■ **Your task**
Copy only this: the line containing "- nut_seat_depth), mode=Mode.SUBTRACT)", the line containing "before = set(bpy.data.objects)", and every line between them, exactly as written.

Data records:

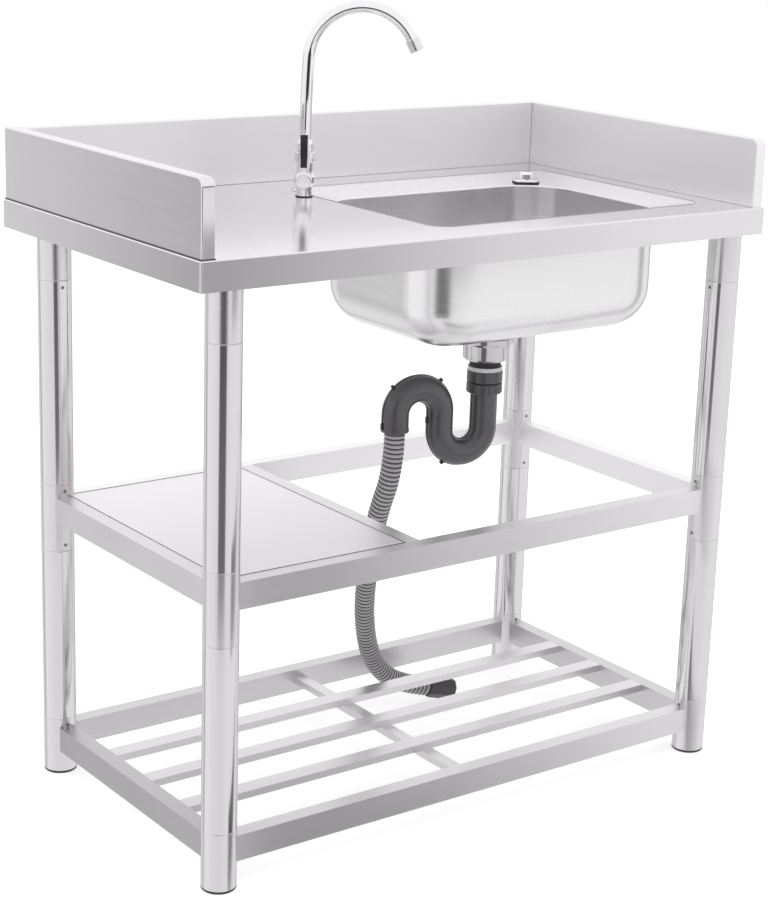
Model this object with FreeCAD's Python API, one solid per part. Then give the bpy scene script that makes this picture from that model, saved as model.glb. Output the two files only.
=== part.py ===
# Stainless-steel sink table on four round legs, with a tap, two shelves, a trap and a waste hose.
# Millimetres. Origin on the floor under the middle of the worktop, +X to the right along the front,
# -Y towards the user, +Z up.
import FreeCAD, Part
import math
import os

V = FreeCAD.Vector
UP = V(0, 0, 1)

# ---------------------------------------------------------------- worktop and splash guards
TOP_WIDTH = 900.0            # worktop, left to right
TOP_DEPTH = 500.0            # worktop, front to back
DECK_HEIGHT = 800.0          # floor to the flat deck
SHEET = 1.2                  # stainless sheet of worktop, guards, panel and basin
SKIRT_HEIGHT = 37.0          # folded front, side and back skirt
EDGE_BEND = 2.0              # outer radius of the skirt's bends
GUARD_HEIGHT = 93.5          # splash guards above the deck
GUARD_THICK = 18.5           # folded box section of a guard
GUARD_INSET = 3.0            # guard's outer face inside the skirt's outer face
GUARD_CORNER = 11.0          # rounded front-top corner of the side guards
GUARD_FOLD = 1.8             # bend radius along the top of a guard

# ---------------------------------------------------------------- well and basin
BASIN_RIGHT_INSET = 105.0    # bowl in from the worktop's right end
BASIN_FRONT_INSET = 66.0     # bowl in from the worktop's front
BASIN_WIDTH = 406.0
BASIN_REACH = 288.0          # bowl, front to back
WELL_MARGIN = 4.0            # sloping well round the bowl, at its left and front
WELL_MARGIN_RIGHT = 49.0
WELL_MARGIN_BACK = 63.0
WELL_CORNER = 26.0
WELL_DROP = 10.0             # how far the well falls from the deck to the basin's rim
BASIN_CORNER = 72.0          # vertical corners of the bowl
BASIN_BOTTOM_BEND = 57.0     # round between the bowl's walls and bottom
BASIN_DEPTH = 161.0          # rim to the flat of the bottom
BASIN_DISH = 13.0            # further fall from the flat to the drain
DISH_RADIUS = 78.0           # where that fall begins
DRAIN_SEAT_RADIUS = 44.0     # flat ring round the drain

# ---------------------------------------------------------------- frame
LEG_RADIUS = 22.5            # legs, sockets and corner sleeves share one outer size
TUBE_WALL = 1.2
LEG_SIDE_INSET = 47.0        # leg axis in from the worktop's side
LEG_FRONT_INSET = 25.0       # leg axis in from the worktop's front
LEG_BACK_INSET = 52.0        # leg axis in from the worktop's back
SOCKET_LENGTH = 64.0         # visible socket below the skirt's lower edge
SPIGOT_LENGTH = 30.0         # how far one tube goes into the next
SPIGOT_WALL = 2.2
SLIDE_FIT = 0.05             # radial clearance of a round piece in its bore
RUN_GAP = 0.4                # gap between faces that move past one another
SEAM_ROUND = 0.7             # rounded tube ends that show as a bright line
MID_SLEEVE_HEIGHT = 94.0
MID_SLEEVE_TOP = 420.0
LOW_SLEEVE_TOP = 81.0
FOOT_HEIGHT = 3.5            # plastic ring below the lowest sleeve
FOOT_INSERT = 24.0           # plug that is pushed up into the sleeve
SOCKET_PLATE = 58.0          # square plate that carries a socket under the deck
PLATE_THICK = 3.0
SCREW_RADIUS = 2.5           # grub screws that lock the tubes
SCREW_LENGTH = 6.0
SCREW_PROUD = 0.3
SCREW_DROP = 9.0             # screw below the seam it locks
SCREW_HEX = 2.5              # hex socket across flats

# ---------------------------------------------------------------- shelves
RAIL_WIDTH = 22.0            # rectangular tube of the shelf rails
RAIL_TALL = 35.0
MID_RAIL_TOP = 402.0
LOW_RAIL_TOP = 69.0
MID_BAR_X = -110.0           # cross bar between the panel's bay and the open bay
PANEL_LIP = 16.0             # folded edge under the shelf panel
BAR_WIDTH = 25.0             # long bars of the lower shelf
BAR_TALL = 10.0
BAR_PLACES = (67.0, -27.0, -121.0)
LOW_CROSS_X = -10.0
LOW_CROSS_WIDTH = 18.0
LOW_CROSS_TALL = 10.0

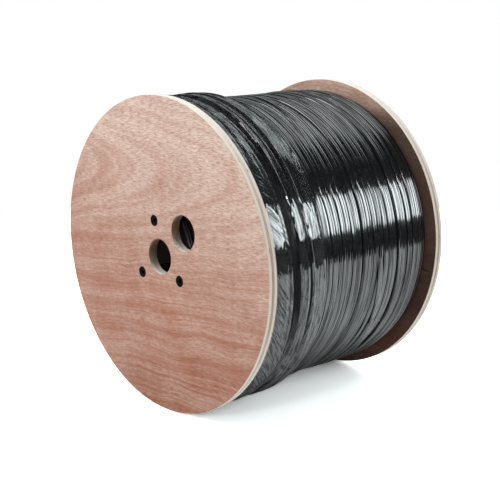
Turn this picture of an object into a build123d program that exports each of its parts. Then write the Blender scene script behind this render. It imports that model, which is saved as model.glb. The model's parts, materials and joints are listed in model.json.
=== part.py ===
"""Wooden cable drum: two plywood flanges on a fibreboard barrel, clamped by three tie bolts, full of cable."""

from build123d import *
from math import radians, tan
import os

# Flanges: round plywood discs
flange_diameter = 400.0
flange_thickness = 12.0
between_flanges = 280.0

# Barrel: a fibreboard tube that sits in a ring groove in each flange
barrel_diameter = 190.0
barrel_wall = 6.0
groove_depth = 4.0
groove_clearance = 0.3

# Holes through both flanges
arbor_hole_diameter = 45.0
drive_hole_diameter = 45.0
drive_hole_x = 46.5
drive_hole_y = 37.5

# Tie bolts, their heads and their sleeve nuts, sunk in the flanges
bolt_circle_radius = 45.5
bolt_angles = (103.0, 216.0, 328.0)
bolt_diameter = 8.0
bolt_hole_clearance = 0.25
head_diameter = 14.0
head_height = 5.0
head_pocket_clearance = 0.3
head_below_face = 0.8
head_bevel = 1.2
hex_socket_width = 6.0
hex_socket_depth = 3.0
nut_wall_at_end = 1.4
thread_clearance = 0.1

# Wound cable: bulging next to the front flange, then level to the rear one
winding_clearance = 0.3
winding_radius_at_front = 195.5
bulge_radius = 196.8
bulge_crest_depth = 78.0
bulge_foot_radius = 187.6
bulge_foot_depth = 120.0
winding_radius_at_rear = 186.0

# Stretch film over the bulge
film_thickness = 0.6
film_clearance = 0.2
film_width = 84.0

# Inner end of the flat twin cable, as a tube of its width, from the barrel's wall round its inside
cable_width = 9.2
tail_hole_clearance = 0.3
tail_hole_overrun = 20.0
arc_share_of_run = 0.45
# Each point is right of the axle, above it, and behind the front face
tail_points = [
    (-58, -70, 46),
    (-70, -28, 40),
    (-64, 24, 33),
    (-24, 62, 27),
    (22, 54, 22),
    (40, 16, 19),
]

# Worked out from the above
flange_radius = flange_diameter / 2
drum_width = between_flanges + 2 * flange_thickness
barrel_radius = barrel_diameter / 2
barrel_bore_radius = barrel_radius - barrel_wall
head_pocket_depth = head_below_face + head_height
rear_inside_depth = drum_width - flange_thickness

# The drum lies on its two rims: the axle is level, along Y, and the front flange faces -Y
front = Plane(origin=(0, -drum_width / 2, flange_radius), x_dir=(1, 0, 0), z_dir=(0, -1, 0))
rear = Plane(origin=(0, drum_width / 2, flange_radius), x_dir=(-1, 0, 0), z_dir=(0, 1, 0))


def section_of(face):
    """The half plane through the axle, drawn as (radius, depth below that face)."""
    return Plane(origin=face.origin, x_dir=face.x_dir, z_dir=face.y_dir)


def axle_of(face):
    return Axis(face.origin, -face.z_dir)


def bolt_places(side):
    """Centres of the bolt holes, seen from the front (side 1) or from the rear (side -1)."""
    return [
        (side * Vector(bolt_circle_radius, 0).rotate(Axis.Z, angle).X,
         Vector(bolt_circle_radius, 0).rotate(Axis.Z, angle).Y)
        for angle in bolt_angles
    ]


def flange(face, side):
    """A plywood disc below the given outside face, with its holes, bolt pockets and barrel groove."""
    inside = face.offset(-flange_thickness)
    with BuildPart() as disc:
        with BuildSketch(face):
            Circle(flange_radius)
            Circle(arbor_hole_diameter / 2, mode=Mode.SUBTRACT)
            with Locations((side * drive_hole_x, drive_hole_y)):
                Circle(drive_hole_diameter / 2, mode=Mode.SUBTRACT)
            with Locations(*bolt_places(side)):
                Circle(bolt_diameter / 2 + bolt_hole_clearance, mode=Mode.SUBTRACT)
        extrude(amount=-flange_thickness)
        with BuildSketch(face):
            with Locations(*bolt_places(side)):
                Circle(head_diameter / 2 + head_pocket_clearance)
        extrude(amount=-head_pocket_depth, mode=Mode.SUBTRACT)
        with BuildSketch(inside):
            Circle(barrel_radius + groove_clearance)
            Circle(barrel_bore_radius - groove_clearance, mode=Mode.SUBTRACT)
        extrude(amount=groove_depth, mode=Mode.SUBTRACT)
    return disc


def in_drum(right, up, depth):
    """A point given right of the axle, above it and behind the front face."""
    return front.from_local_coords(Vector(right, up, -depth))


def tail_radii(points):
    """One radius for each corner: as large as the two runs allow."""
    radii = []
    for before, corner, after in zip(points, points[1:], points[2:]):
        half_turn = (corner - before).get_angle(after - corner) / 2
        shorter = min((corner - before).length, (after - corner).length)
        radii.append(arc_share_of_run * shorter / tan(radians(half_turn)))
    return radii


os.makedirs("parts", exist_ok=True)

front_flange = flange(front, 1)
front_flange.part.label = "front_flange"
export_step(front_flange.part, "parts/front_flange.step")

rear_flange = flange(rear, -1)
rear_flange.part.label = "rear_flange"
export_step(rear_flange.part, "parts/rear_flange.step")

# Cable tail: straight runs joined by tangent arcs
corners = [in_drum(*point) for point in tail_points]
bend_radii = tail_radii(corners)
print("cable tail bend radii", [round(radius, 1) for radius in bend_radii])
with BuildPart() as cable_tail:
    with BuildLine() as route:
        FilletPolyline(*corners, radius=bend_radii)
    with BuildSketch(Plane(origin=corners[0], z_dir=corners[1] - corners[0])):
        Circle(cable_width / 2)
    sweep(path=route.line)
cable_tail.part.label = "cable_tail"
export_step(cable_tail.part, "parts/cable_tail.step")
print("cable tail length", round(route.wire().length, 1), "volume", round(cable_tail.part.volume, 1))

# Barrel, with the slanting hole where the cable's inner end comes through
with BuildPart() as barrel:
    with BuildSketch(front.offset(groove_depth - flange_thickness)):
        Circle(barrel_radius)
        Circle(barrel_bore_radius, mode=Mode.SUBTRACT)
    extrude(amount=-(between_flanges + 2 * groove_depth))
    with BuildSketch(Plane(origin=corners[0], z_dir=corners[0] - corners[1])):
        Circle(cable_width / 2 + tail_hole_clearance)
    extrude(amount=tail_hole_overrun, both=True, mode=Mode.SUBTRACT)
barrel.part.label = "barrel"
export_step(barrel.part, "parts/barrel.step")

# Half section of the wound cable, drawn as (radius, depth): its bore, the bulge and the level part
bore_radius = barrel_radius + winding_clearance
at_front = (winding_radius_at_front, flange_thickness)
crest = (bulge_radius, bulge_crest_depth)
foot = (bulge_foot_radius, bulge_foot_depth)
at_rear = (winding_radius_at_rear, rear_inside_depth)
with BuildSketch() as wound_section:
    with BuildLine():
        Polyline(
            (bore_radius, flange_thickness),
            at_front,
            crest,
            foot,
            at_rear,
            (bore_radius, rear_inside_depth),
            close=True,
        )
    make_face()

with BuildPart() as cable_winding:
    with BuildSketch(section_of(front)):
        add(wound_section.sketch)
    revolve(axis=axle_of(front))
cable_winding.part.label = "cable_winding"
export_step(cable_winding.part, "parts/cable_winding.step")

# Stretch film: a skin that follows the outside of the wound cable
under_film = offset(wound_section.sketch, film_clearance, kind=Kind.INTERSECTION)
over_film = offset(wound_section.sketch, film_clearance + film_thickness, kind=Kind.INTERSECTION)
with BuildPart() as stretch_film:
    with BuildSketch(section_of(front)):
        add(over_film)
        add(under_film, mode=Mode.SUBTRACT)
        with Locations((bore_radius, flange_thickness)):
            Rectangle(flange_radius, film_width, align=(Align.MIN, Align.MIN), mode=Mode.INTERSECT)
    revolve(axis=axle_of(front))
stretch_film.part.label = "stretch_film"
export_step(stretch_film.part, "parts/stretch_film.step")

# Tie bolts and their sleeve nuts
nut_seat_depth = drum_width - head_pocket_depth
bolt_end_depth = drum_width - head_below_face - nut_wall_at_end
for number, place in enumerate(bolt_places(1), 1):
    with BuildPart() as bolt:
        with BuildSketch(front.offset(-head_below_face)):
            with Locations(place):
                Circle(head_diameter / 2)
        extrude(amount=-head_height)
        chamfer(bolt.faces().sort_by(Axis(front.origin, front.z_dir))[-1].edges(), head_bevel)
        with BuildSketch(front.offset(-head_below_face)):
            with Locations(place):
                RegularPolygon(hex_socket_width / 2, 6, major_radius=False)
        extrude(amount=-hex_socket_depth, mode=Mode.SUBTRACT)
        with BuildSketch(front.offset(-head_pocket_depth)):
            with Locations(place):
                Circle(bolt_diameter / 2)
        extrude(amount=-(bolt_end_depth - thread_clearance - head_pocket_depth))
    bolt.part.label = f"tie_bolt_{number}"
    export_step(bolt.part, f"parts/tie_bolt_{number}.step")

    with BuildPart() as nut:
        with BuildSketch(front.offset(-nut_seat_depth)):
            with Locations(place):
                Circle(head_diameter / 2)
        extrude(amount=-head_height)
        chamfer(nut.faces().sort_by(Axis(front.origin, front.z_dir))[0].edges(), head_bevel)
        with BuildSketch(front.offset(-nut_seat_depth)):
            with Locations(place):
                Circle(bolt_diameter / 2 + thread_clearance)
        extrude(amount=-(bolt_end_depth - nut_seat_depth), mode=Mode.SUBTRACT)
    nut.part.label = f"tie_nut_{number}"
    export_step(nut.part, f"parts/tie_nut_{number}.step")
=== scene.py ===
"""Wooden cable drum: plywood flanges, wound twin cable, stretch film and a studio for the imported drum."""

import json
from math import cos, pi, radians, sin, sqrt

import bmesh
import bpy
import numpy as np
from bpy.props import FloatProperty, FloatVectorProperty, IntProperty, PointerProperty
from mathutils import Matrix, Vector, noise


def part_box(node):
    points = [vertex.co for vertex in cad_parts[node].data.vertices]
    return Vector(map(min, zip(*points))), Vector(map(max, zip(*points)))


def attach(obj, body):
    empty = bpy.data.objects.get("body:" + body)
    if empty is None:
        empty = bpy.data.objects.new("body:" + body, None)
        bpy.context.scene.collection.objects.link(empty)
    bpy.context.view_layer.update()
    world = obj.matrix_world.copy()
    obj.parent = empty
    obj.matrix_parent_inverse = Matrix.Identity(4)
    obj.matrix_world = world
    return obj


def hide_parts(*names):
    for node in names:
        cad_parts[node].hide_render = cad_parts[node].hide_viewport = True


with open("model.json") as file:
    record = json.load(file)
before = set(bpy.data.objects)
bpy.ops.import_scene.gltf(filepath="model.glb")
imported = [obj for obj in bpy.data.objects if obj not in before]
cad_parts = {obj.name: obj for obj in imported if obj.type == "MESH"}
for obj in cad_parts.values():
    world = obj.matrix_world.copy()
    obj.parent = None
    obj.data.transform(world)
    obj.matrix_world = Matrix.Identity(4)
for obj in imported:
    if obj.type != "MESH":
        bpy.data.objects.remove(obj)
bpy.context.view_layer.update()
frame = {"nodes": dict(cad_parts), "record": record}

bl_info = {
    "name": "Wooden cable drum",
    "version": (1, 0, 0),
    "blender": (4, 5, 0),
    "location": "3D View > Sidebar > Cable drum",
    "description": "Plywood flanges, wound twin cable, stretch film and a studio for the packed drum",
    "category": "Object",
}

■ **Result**
        extrude(amount=-(bolt_end_depth - nut_seat_depth), mode=Mode.SUBTRACT)
    nut.part.label = f"tie_nut_{number}"
    export_step(nut.part, f"parts/tie_nut_{number}.step")
=== scene.py ===
"""Wooden cable drum: plywood flanges, wound twin cable, stretch film and a studio for the imported drum."""

import json
from math import cos, pi, radians, sin, sqrt

import bmesh
import bpy
import numpy as np
from bpy.props import FloatProperty, FloatVectorProperty, IntProperty, PointerProperty
from mathutils import Matrix, Vector, noise


def part_box(node):
    points = [vertex.co for vertex in cad_parts[node].data.vertices]
    return Vector(map(min, zip(*points))), Vector(map(max, zip(*points)))


def attach(obj, body):
    empty = bpy.data.objects.get("body:" + body)
    if empty is None:
        empty = bpy.data.objects.new("body:" + body, None)
        bpy.context.scene.collection.objects.link(empty)
    bpy.context.view_layer.update()
    world = obj.matrix_world.copy()
    obj.parent = empty
    obj.matrix_parent_inverse = Matrix.Identity(4)
    obj.matrix_world = world
    return obj


def hide_parts(*names):
    for node in names:
        cad_parts[node].hide_render = cad_parts[node].hide_viewport = True


with open("model.json") as file:
    record = json.load(file)
before = set(bpy.data.objects)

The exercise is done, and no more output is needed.